Fourth and finally, there is what I think is the most important of all. Learning about what is in the Torah, and how and why it came to be there, is inoculation against a dogmatic way of thinking. Right now secularists, and secular Jews, need to know the Torah at least as well as the fundamentalists.
For a long time it was commonly held on the left that religion would just die out, as the relentless advance of technology demonstrated the superiority of scientific rationalism over superstition. Well, it hasn’t worked out that way, at least not so far.
It would be nice if we lived in a secular world, where the Bible was a historical curiosity, like the epic of Gilgamesh; but we don’t. Our kids are going to grow up among people who believe that the Bible is literally true, or that it contains important moral and spiritual truths, or – particularly in our own community, and even more in Israel, that it is an important contribution to political geography. Right now, they are growing up governed by people who sometimes appear to believe that the idea that the Biblical creation is true is a legitimate point of view that should be taught in schools. Some of these people are quite clever, and persuasive too.

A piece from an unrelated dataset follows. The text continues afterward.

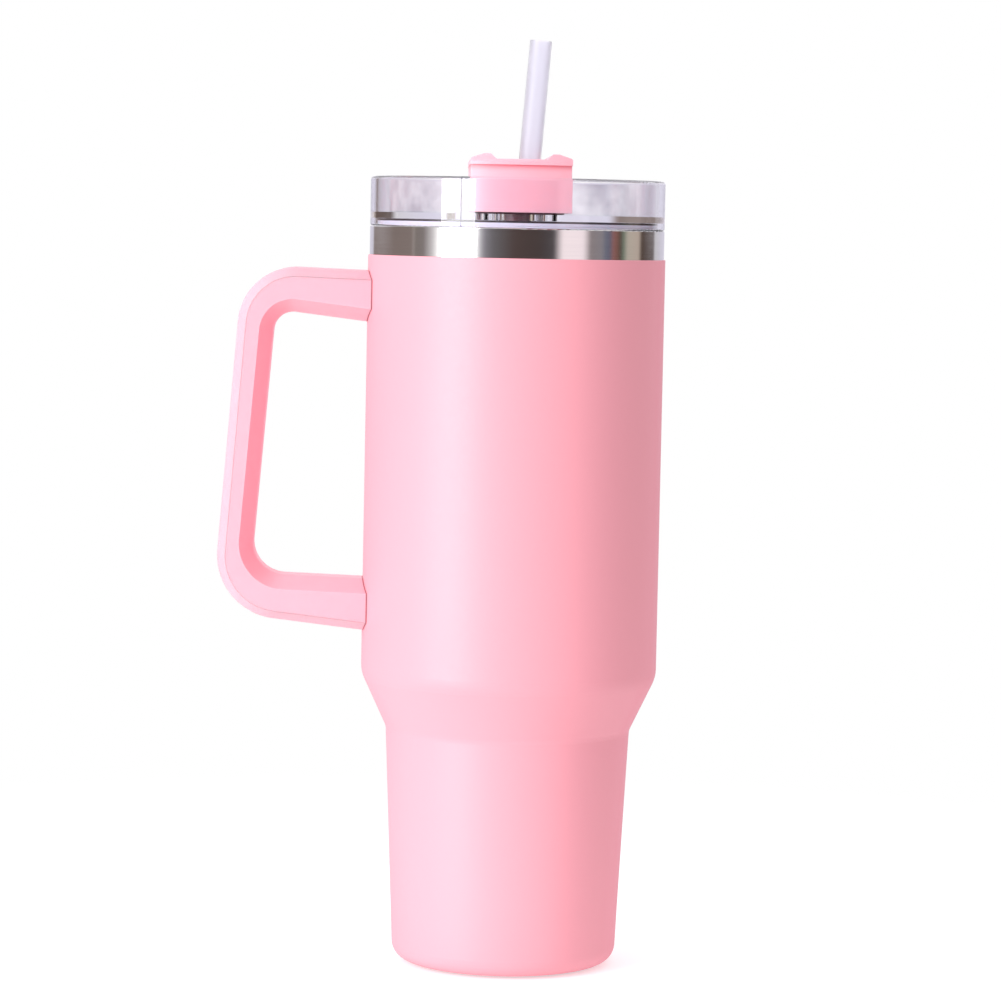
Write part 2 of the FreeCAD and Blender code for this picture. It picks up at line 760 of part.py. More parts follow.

For the moment, then, it’s important for secularists to know what is really in the Bible – to know the stories in all their magnificently contradictory details, and if possible to know how they got to be there too. Studying Torah – from a secular perspective – is one way to deal with fundamentalism. It’s not the only way – we could just say “it’s a load of superstitious rubbish, just ignore it” – but I’d rather put my trust in understanding and education.